Data entries
□ □ □ □ □ □ □

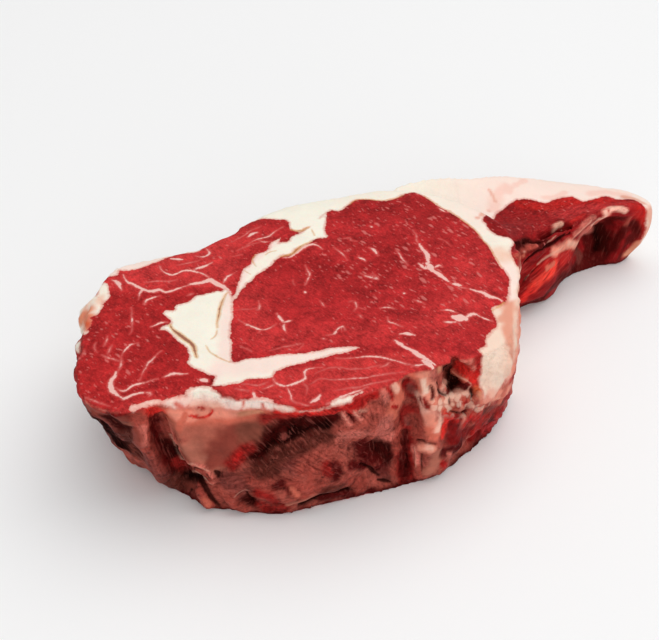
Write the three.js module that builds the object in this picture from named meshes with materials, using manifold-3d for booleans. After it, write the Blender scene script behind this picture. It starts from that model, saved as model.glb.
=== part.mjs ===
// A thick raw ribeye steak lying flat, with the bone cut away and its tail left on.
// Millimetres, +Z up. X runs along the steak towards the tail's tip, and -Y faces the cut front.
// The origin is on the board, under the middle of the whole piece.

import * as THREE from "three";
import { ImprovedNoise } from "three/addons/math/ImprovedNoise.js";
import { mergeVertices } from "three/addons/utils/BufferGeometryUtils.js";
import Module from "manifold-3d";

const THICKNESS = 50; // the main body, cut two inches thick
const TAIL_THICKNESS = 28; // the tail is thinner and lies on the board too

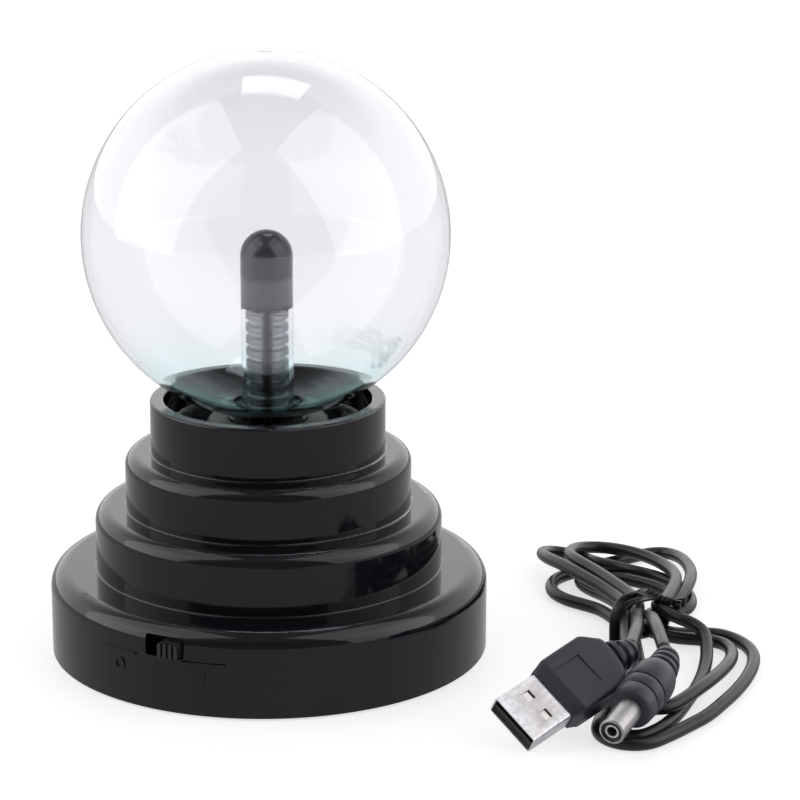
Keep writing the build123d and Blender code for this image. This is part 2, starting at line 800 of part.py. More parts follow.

□ □ □ □ □ □ □

Extract each line of the listing above, copying it word for word.

> **Completed exercise**
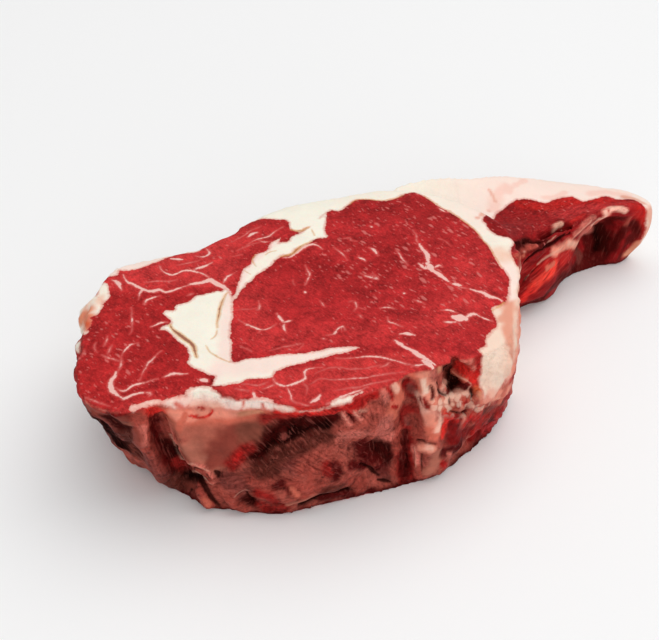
Write the three.js module that builds the object in this picture from named meshes with materials, using manifold-3d for booleans. After it, write the Blender scene script behind this picture. It starts from that model, saved as model.glb.
=== part.mjs ===
// A thick raw ribeye steak lying flat, with the bone cut away and its tail left on.
// Millimetres, +Z up. X runs along the steak towards the tail's tip, and -Y faces the cut front.
// The origin is on the board, under the middle of the whole piece.

import * as THREE from "three";
import { ImprovedNoise } from "three/addons/math/ImprovedNoise.js";
import { mergeVertices } from "three/addons/utils/BufferGeometryUtils.js";
import Module from "manifold-3d";

const THICKNESS = 50; // the main body, cut two inches thick
const TAIL_THICKNESS = 28; // the tail is thinner and lies on the board too

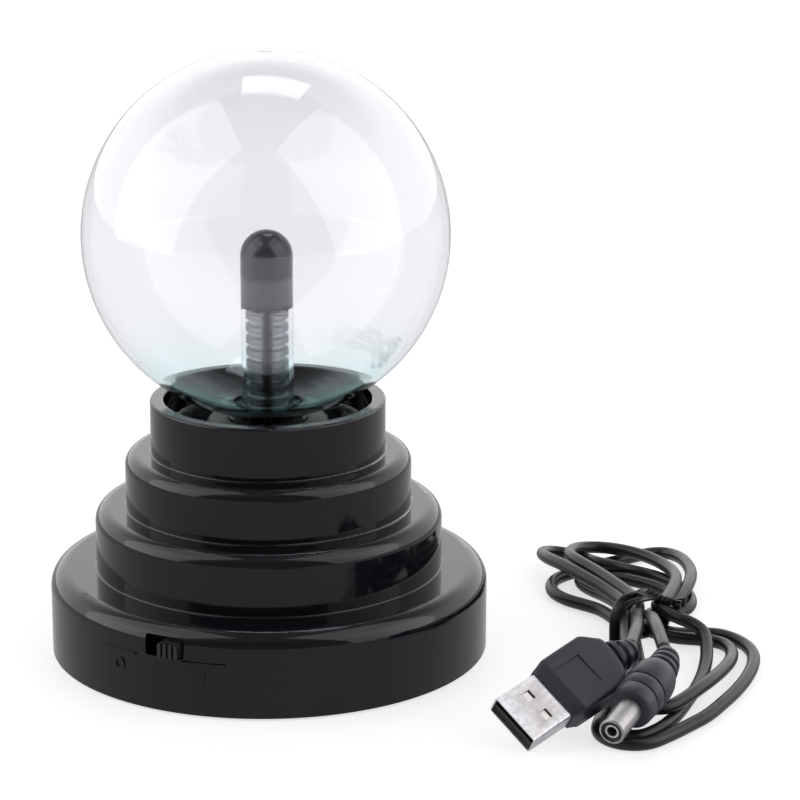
Keep writing the build123d and Blender code for this image. This is part 2, starting at line 800 of part.py. More parts follow.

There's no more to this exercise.